Entries with model source code:
-- BEGIN --

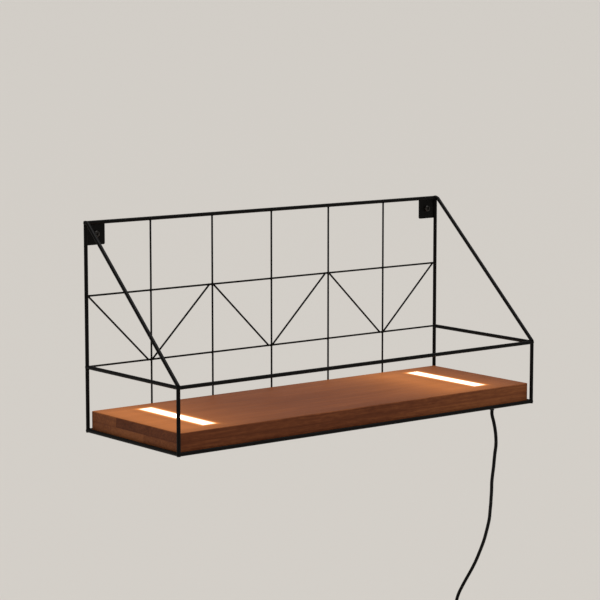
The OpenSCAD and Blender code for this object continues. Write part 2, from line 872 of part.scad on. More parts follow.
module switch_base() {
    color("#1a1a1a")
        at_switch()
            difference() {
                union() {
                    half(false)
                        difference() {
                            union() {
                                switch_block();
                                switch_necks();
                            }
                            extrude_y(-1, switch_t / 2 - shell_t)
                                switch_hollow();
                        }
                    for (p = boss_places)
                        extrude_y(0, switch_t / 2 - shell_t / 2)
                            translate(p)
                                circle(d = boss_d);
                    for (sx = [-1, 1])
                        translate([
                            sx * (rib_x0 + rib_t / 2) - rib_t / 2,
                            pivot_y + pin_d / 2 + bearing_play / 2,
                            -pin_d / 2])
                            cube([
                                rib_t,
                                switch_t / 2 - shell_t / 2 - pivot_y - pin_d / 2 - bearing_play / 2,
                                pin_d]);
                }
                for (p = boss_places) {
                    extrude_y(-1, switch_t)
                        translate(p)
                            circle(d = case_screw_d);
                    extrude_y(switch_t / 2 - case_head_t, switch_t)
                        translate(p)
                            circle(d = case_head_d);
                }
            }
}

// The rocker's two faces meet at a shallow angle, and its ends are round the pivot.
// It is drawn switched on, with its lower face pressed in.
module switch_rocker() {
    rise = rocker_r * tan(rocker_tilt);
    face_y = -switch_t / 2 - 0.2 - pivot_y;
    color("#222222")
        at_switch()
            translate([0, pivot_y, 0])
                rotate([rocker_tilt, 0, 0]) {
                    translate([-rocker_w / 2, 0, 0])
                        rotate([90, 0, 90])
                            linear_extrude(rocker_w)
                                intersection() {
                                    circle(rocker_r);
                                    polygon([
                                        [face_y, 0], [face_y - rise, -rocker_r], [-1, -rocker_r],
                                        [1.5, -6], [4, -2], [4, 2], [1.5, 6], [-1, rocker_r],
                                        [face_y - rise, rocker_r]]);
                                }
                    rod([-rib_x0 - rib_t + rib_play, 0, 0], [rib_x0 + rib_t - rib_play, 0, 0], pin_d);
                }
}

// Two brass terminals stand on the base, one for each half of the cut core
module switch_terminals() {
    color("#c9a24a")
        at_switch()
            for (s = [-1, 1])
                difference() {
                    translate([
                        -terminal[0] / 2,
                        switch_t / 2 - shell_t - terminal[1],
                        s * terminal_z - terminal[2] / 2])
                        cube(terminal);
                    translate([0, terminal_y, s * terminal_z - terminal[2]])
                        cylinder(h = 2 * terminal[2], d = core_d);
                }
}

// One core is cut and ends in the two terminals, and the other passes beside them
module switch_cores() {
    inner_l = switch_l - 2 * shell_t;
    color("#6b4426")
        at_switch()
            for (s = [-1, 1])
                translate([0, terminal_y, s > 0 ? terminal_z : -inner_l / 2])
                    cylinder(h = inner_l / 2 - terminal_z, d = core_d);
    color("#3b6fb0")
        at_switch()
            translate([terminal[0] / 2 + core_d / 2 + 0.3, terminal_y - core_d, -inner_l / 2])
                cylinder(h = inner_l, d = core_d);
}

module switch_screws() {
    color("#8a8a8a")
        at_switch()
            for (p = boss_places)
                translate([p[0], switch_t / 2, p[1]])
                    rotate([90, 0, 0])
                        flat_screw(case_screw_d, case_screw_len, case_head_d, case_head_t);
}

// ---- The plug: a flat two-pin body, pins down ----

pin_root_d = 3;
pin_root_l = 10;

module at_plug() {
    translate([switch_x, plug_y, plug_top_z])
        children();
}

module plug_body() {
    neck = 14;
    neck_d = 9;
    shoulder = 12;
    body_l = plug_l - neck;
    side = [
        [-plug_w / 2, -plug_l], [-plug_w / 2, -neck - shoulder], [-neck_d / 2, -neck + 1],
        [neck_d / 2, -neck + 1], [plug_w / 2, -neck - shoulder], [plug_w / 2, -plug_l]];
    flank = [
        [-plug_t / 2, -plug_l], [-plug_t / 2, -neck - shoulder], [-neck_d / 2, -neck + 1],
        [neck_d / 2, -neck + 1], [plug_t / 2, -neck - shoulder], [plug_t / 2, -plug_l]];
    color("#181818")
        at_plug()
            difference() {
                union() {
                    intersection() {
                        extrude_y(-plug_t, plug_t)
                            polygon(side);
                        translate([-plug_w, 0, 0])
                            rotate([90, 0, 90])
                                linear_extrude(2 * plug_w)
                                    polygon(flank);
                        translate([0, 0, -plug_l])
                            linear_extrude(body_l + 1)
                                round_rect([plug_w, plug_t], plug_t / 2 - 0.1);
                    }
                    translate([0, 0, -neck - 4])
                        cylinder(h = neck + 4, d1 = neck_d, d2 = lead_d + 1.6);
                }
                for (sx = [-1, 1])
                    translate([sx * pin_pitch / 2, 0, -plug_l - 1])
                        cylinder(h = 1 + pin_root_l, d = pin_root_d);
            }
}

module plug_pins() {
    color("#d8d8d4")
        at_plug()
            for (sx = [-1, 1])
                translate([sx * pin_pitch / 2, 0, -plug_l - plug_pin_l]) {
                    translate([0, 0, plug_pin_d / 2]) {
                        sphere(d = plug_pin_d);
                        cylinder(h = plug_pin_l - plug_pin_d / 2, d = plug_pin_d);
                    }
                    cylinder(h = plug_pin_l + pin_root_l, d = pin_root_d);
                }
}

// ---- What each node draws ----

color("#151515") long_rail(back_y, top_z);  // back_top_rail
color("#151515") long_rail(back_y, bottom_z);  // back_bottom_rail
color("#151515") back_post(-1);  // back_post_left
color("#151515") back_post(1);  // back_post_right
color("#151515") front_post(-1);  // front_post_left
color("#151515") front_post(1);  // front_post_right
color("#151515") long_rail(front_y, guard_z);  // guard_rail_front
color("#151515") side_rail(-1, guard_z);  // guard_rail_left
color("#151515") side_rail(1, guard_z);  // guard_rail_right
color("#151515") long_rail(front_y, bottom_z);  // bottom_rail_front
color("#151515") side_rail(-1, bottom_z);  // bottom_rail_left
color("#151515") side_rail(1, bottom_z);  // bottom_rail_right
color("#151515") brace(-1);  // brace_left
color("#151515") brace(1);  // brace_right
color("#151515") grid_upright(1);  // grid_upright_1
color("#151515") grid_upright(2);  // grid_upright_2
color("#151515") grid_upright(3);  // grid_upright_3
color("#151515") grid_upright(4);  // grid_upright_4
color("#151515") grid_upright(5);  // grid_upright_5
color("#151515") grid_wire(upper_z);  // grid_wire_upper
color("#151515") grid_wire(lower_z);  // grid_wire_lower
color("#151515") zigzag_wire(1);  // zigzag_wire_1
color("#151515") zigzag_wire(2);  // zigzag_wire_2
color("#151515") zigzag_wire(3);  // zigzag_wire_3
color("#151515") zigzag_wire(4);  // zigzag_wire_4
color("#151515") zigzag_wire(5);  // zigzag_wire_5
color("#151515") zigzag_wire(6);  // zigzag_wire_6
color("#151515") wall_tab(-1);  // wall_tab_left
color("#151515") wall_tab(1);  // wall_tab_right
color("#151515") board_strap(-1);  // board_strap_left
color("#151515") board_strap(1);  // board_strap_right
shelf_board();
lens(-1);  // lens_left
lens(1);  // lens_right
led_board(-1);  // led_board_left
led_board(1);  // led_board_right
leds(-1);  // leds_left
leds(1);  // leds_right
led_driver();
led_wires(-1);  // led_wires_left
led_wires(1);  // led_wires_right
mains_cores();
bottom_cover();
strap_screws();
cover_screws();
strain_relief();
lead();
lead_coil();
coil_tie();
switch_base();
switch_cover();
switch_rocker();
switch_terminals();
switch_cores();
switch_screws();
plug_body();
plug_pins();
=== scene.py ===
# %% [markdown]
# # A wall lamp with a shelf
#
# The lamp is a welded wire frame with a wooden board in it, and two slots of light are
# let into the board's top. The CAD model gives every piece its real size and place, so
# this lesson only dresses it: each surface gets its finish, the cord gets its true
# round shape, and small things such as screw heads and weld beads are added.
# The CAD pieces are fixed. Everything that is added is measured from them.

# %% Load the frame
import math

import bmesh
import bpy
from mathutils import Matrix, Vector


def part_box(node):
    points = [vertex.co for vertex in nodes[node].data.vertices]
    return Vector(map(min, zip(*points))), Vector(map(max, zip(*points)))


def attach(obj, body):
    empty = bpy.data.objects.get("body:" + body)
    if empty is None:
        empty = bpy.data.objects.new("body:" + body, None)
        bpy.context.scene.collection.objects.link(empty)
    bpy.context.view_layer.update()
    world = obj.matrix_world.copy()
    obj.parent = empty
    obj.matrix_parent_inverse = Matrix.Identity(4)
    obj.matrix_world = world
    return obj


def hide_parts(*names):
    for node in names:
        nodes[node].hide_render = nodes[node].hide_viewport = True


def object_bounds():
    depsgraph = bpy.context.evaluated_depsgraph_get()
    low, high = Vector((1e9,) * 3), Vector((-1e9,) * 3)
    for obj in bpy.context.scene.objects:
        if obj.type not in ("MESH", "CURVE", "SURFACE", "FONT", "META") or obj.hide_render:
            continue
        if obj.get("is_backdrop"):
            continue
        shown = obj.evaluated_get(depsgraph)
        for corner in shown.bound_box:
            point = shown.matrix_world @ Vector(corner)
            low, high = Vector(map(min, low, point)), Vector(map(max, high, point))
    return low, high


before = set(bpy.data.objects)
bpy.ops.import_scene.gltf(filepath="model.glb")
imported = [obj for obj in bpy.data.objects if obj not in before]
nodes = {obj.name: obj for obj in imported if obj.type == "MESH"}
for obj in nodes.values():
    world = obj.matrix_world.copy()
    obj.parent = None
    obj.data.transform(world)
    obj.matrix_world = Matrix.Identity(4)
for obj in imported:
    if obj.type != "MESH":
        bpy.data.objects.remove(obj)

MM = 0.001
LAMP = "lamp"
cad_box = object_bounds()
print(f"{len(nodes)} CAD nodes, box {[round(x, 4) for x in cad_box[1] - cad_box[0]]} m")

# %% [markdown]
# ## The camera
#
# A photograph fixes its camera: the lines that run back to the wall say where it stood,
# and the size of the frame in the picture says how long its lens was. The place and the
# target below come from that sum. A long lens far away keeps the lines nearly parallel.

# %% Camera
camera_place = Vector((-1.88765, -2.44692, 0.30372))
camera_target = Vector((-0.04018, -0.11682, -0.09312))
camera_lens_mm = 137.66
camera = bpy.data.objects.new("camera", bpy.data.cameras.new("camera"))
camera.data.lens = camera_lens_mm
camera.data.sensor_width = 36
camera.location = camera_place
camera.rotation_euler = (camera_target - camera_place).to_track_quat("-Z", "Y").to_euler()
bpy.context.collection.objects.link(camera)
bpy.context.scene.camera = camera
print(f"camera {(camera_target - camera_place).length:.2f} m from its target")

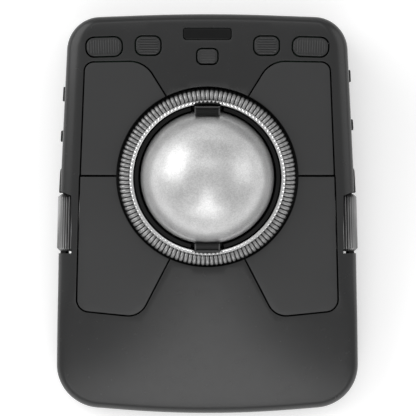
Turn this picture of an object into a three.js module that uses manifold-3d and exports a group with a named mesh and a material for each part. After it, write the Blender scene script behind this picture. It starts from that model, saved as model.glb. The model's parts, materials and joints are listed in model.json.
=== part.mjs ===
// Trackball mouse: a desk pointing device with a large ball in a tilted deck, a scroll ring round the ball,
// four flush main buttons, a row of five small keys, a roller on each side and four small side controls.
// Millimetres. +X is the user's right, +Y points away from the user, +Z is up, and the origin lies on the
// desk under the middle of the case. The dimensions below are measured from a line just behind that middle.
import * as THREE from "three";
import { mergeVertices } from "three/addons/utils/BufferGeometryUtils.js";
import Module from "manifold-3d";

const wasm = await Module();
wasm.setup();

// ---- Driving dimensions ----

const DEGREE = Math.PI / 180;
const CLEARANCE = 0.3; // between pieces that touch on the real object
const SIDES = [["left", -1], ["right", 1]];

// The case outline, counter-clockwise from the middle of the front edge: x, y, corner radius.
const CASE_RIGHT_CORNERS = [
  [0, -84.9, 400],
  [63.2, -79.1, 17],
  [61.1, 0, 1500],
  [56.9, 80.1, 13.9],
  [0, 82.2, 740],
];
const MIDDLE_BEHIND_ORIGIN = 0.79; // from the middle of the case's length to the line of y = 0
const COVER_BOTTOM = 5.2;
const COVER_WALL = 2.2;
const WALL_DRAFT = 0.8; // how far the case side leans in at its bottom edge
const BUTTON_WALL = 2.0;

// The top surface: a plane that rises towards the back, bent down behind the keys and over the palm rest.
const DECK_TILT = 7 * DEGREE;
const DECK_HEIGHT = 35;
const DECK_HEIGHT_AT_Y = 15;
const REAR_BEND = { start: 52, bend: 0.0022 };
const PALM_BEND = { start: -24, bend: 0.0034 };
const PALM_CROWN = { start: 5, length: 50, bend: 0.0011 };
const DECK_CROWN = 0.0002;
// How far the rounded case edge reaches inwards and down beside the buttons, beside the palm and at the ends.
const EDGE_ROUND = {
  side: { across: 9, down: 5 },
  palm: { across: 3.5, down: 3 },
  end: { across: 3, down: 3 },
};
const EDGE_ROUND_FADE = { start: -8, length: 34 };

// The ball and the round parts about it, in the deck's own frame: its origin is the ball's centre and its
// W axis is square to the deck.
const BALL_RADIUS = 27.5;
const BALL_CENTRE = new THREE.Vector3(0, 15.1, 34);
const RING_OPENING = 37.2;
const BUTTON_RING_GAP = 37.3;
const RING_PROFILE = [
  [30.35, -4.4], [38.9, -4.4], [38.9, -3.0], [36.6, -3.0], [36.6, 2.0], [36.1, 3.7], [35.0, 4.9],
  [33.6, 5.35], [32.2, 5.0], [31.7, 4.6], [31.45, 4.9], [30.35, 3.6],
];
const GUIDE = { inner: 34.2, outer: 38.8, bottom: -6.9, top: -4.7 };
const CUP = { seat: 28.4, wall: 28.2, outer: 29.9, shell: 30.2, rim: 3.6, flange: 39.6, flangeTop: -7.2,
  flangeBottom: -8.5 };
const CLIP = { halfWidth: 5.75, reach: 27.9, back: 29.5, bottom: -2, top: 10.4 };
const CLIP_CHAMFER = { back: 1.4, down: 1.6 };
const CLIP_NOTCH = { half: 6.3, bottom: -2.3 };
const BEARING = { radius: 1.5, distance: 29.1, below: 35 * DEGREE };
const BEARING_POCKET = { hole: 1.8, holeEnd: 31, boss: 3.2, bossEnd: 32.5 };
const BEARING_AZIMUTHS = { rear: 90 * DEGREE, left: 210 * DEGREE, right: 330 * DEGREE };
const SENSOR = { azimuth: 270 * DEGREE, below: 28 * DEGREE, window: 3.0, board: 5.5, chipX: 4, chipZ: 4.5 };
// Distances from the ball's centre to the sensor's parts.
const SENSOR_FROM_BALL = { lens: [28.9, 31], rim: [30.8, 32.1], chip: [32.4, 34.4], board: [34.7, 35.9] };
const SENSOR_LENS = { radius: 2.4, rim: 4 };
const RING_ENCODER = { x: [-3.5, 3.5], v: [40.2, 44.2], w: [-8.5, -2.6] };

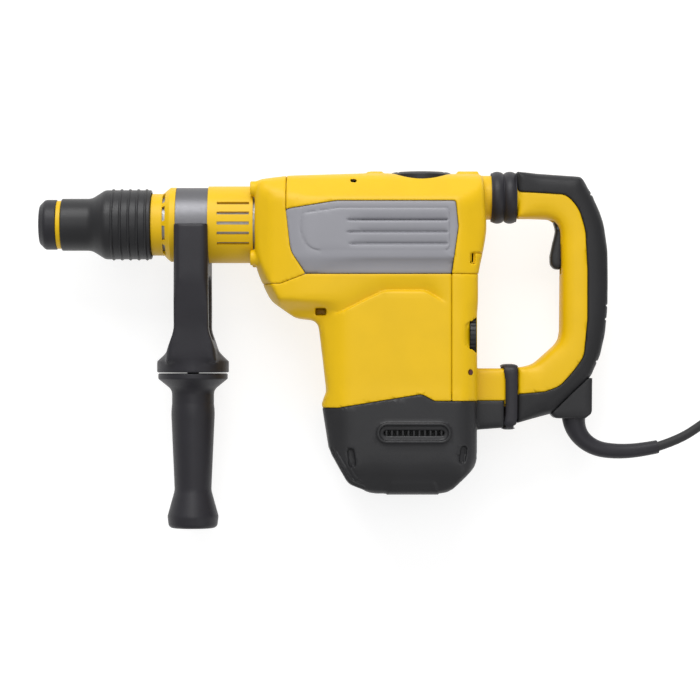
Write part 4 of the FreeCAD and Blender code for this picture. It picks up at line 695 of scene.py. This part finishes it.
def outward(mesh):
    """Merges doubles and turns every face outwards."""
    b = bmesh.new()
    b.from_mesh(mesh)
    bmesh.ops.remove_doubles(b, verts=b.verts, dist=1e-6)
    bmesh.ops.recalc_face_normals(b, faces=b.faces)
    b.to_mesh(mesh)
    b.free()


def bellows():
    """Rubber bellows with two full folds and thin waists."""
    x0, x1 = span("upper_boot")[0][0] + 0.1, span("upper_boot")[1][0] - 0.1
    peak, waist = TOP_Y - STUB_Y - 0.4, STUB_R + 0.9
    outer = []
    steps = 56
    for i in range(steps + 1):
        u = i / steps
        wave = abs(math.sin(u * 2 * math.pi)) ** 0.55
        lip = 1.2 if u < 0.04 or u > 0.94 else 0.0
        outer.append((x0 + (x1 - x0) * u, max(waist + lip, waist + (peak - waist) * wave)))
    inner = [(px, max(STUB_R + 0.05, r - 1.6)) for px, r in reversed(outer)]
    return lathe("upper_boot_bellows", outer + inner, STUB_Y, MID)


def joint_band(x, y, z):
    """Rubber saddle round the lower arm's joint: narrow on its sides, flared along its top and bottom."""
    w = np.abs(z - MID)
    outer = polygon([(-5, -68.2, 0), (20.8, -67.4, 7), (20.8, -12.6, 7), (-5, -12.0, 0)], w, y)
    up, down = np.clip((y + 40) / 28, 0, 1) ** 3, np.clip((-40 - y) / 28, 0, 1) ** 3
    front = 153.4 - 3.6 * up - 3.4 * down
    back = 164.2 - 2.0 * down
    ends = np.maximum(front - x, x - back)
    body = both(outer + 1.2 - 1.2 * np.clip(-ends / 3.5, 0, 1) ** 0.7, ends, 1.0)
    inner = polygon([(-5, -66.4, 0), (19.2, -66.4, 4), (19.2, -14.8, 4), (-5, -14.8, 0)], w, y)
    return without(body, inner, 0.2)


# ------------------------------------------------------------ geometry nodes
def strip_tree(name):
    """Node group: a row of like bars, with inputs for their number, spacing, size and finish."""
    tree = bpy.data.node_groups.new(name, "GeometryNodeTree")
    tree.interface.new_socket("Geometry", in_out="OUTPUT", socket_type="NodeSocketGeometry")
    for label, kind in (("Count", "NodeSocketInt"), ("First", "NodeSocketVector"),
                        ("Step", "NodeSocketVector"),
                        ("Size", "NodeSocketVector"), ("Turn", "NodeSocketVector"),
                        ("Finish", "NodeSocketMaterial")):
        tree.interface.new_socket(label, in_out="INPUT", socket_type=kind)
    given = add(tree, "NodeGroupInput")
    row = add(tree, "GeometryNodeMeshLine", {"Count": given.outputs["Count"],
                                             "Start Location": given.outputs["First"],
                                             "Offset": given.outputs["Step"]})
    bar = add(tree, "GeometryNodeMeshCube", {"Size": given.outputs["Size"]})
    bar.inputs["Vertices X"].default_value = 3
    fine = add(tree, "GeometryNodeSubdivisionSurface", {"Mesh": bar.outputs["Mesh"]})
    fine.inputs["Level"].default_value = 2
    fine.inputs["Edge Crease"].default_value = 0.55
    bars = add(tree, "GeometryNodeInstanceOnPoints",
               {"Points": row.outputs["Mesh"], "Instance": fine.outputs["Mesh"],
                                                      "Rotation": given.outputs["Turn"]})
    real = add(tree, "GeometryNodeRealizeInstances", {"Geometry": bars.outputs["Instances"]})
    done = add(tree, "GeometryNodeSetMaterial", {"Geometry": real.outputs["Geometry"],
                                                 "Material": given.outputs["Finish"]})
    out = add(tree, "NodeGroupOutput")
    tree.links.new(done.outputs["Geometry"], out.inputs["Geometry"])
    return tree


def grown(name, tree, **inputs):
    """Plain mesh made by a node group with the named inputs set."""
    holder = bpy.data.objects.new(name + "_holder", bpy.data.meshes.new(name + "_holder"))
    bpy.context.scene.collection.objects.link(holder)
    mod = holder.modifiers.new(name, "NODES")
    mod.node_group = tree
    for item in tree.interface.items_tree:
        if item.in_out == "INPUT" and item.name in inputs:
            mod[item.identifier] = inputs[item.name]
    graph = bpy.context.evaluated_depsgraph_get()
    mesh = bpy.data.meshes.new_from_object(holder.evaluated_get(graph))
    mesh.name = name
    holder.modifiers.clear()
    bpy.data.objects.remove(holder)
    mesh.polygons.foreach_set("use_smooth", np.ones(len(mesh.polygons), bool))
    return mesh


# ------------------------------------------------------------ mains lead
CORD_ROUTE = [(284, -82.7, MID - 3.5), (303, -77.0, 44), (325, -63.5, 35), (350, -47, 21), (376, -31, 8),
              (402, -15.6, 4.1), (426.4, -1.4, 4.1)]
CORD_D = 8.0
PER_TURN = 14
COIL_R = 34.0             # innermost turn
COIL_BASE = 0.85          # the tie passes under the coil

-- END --

# [DIRECTIONS FOR THIS TASK]
Print, without alteration, the lines from the line with "switch_base();" to the line with "obj.matrix_parent_inverse = Matrix.Identity(4)". Include both of them, and omit every other line.

# [WRITTEN SOLUTION]
switch_base();
switch_cover();
switch_rocker();
switch_terminals();
switch_cores();
switch_screws();
plug_body();
plug_pins();
=== scene.py ===
# %% [markdown]
# # A wall lamp with a shelf
#
# The lamp is a welded wire frame with a wooden board in it, and two slots of light are
# let into the board's top. The CAD model gives every piece its real size and place, so
# this lesson only dresses it: each surface gets its finish, the cord gets its true
# round shape, and small things such as screw heads and weld beads are added.
# The CAD pieces are fixed. Everything that is added is measured from them.

# %% Load the frame
import math

import bmesh
import bpy
from mathutils import Matrix, Vector


def part_box(node):
    points = [vertex.co for vertex in nodes[node].data.vertices]
    return Vector(map(min, zip(*points))), Vector(map(max, zip(*points)))


def attach(obj, body):
    empty = bpy.data.objects.get("body:" + body)
    if empty is None:
        empty = bpy.data.objects.new("body:" + body, None)
        bpy.context.scene.collection.objects.link(empty)
    bpy.context.view_layer.update()
    world = obj.matrix_world.copy()
    obj.parent = empty
    obj.matrix_parent_inverse = Matrix.Identity(4)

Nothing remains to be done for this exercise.